* **EXERCISE PROMPT**
Please repeat only the stretch of records running from the first line through the line that contains "return total".

* **INFORMATION SUPPLIED**
----------------

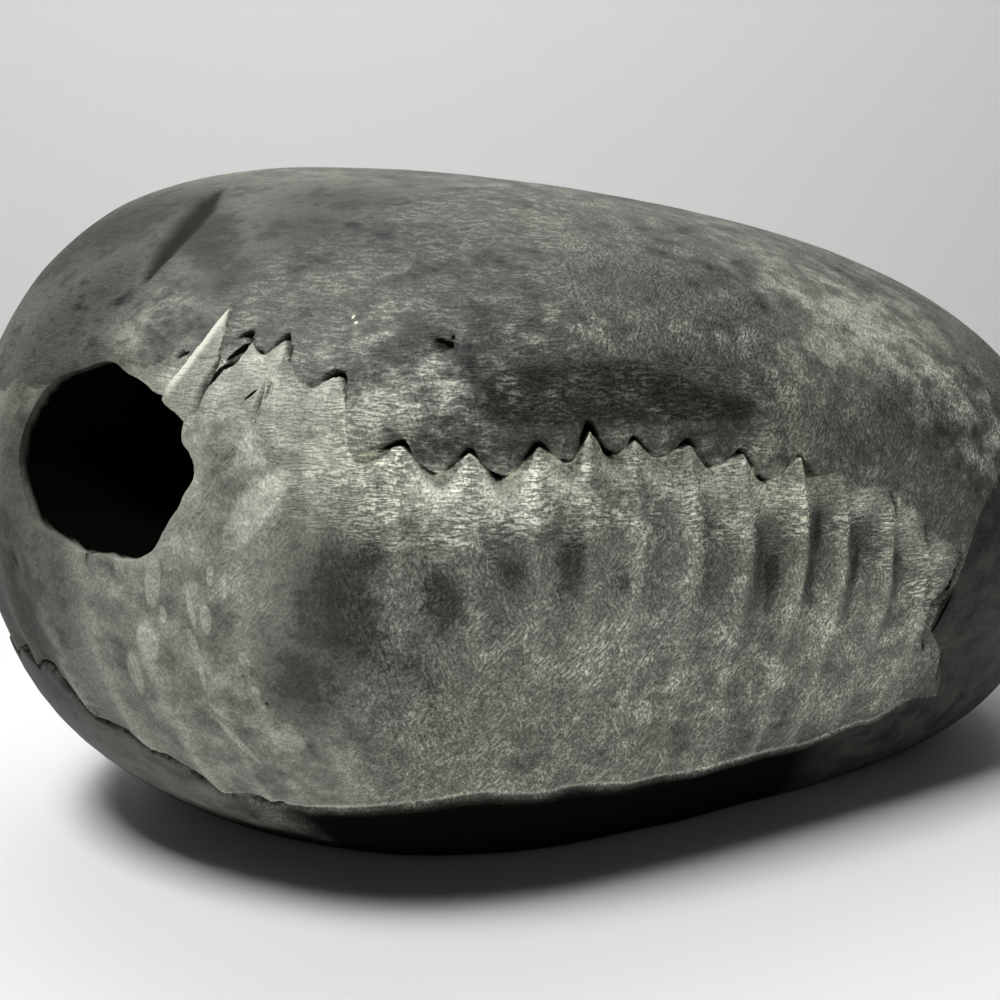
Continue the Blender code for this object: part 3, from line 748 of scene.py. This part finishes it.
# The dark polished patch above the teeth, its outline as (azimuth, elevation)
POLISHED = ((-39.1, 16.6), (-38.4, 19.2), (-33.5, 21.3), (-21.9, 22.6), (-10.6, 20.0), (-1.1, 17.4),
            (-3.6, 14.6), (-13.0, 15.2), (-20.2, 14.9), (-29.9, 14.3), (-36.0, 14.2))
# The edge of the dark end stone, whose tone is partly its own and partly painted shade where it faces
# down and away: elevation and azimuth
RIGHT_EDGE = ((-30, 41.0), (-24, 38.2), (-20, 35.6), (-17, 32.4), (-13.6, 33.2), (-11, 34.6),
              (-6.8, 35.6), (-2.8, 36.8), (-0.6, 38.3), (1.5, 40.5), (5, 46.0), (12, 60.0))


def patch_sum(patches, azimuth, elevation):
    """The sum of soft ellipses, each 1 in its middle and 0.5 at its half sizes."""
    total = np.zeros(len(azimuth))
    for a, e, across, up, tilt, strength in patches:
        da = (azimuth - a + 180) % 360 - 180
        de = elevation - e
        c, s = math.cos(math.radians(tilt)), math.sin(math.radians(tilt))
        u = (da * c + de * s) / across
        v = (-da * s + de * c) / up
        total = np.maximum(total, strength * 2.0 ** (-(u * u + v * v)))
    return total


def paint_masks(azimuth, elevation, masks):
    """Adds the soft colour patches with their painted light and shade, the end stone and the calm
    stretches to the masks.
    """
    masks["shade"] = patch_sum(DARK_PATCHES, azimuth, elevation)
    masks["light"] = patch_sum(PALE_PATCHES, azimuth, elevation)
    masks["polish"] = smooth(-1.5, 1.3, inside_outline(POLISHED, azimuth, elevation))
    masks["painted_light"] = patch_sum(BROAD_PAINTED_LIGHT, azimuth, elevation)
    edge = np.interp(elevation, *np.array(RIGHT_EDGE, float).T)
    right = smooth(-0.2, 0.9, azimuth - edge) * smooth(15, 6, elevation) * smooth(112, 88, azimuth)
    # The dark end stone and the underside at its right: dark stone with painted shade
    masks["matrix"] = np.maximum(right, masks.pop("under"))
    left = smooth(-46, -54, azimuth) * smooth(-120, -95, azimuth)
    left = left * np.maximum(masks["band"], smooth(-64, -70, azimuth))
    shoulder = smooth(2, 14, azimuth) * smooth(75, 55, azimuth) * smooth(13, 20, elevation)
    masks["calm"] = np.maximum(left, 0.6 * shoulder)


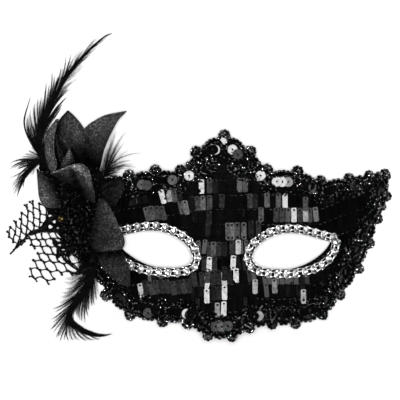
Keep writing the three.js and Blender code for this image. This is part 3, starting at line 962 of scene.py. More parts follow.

----------------

* **FULL SOLUTION**
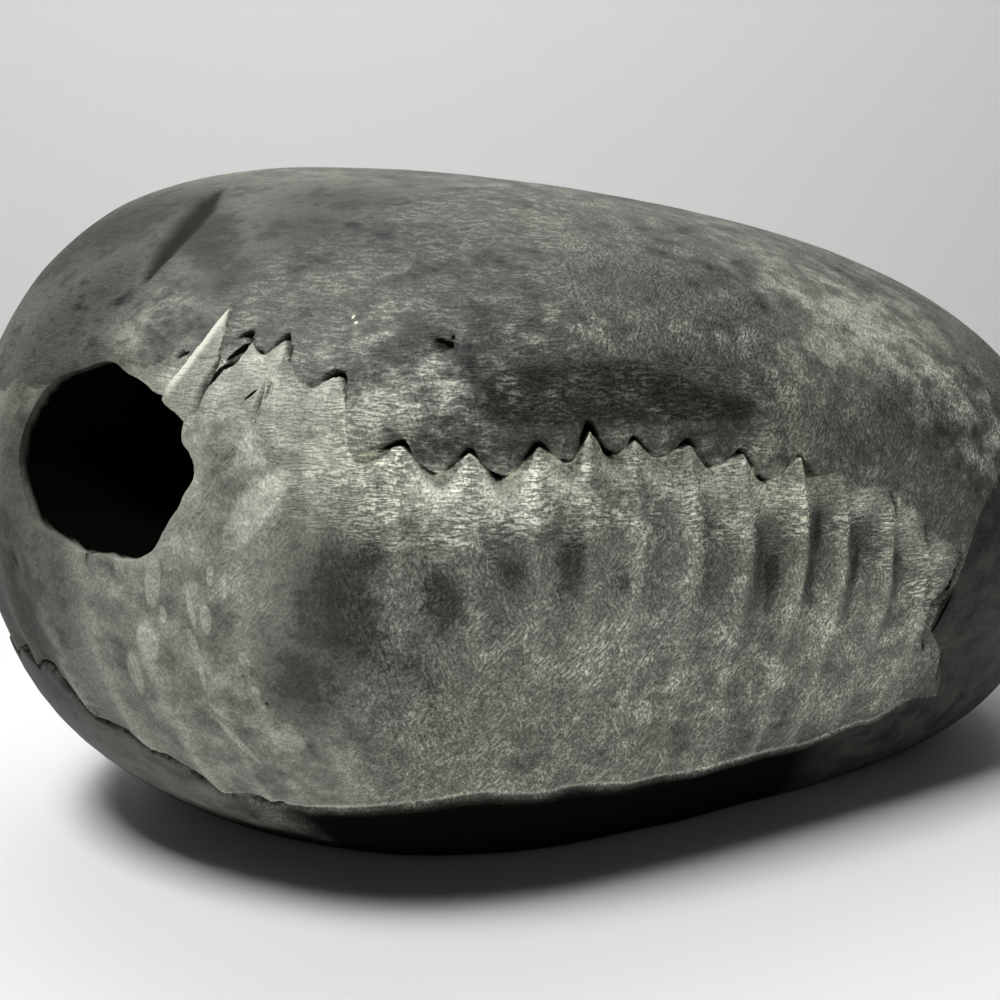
Continue the Blender code for this object: part 3, from line 748 of scene.py. This part finishes it.
# The dark polished patch above the teeth, its outline as (azimuth, elevation)
POLISHED = ((-39.1, 16.6), (-38.4, 19.2), (-33.5, 21.3), (-21.9, 22.6), (-10.6, 20.0), (-1.1, 17.4),
            (-3.6, 14.6), (-13.0, 15.2), (-20.2, 14.9), (-29.9, 14.3), (-36.0, 14.2))
# The edge of the dark end stone, whose tone is partly its own and partly painted shade where it faces
# down and away: elevation and azimuth
RIGHT_EDGE = ((-30, 41.0), (-24, 38.2), (-20, 35.6), (-17, 32.4), (-13.6, 33.2), (-11, 34.6),
              (-6.8, 35.6), (-2.8, 36.8), (-0.6, 38.3), (1.5, 40.5), (5, 46.0), (12, 60.0))


def patch_sum(patches, azimuth, elevation):
    """The sum of soft ellipses, each 1 in its middle and 0.5 at its half sizes."""
    total = np.zeros(len(azimuth))
    for a, e, across, up, tilt, strength in patches:
        da = (azimuth - a + 180) % 360 - 180
        de = elevation - e
        c, s = math.cos(math.radians(tilt)), math.sin(math.radians(tilt))
        u = (da * c + de * s) / across
        v = (-da * s + de * c) / up
        total = np.maximum(total, strength * 2.0 ** (-(u * u + v * v)))
    return total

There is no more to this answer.